CN and CP, the two railways designated by the Agency as “prescribed railway companies” under the CTA, have further reporting requirements with respect to the transportation of grain. Bill C-49 expands on these and requires that CN and CP report any amount earned through traffic moved under the Agency’s prescribed interswitching rates, as well as any amount earned by transporting grain on flat cars carrying containers. CN and CP must also provide the Minister with yearly plans in respect of grain traffic, including contingency plans for winter weather conditions.
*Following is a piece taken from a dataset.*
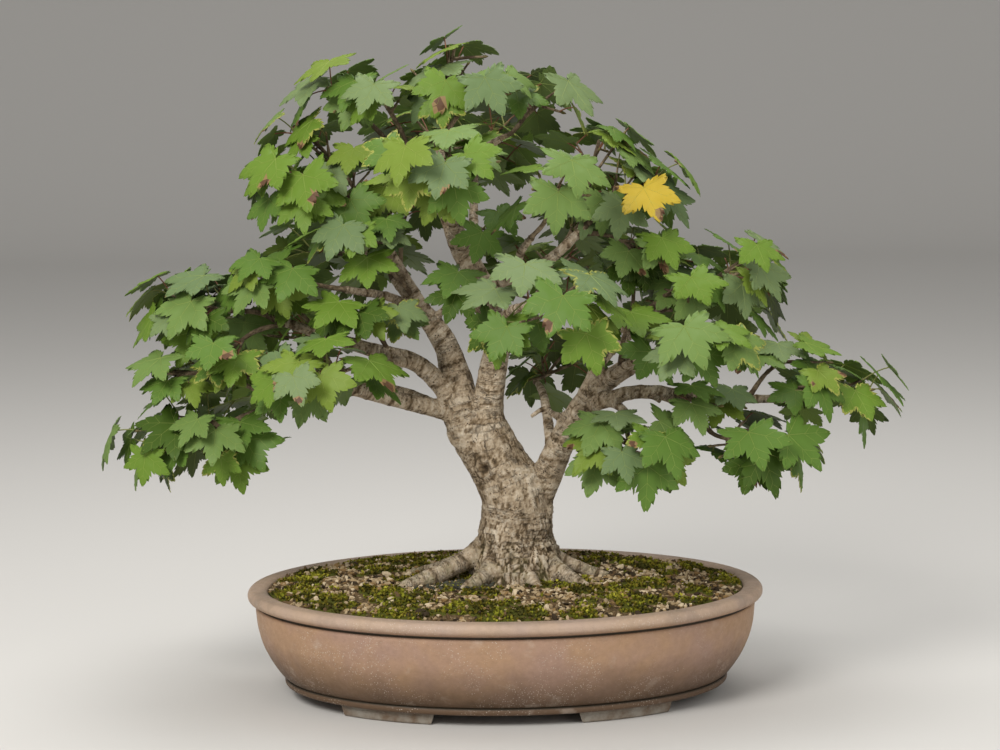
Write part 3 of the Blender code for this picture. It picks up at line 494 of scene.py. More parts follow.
# Pot
@dataclass(frozen=True)
class Pot:
    """The oval pot: a wall, a rolled lip, a base band and four feet.

    The sizes are those of the solid, with a finer section and an incised line under the lip.
    """

    rim_half_length: float = 0.280
    rim_half_depth: float = 0.202
    rim_top: float = 0.1175
    lip_height: float = 0.0134
    lip_width: float = 0.022
    lip_overhang: float = 0.0085
    wall_thickness: float = 0.012
    wall_swell: float = 0.031
    wall_curve: float = 2.4
    floor_top: float = 0.027
    band_inset: float = 0.0385
    band_height: float = 0.0075
    foot_height: float = 0.0125
    foot_inset: float = 0.047
    foot_width: float = 0.030
    foot_middle: float = 0.125
    foot_half_length: float = 0.050
    foot_end_slope: float = 0.004
    foot_sink: float = 0.003
    groove_depth: float = 0.0030
    groove_height: float = 0.0030
    sides: int = 360
    hand_wave: float = 0.0004

    def wall_inset(self, height: float) -> float:
        """Returns the outer wall's inset from the rim at a height."""
        wall_top = self.rim_top - self.lip_height
        share = (wall_top - height) / (wall_top - self.foot_height - self.band_height)
        inset = self.lip_overhang + self.wall_swell * max(0.0, share) ** self.wall_curve
        near = (height - (wall_top - self.groove_height)) / 0.0018
        return inset + self.groove_depth * math.exp(-near * near)

    def section(self) -> Array:
        """Returns the section as rows of inset and height, from the base over the lip to the inside floor."""
        band_top = self.foot_height + self.band_height
        wall_top = self.rim_top - self.lip_height
        rows = [(self.band_inset + 0.010, self.foot_height)]
        radius = self.band_height / 2.0
        for angle in np.radians(np.arange(-90.0, 91.0, 18.0)):
            bulge = radius * 0.7 * (1.0 - math.cos(angle))
            rows.append((self.band_inset + bulge, self.foot_height + radius * (1.0 + math.sin(angle))))
        for share in 1.0 - np.linspace(1.0, 0.0, 34)[1:] ** 1.5:
            height = band_top + (wall_top - band_top) * share
            rows.append((self.wall_inset(height), height))
        lip_radius = self.lip_height / 2.0
        for angle in np.radians(np.arange(-86.0, 80.0, 10.0)):
            rows.append((lip_radius * (1.0 - math.cos(angle)), self.rim_top - lip_radius * (1.0 - math.sin(angle))))
        for share, drop in ((0.42, 0.0002), (0.55, 0.0), (0.70, 0.0), (0.82, 0.0004), (0.92, 0.0014), (1.0, 0.0035)):
            rows.append((self.lip_width * share, self.rim_top - drop))
        for height in np.linspace(wall_top, self.floor_top, 6):
            rows.append((self.wall_inset(height) + self.wall_thickness, height))
        return np.array(rows)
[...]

Changes to CN Ownership Rules
Previously a Crown Corporation, CN was privatized pursuant to the CN Act in 1995 and subsequently transferred ownership to private investors. Originally, no individual or corporate shareholder was permitted to hold more than 15% of the votes that may be ordinarily cast to elect directors of CN. Bill C-49 updates this aspect of the CN Act to permit an individual or corporate shareholder to hold up to 25% of the votes that may ordinarily be cast to elect directors of CN. This effectively grants the ability of a single individual to own up to 25% of CN.
Mandatory Recording Devices
Finally, Bill C-49 amends the RSA and associated legislation to require railway companies to use prescribed recording instruments, to collect data with those instruments, and to preserve such data for analysis by railway safety inspectors and by the Minister of Transport. In order to address personal privacy concerns, the RSA provides that such data will be admissible as evidence in proceedings against a railway company, but inadmissible as evidence in proceedings brought against an individual on board the railway equipment.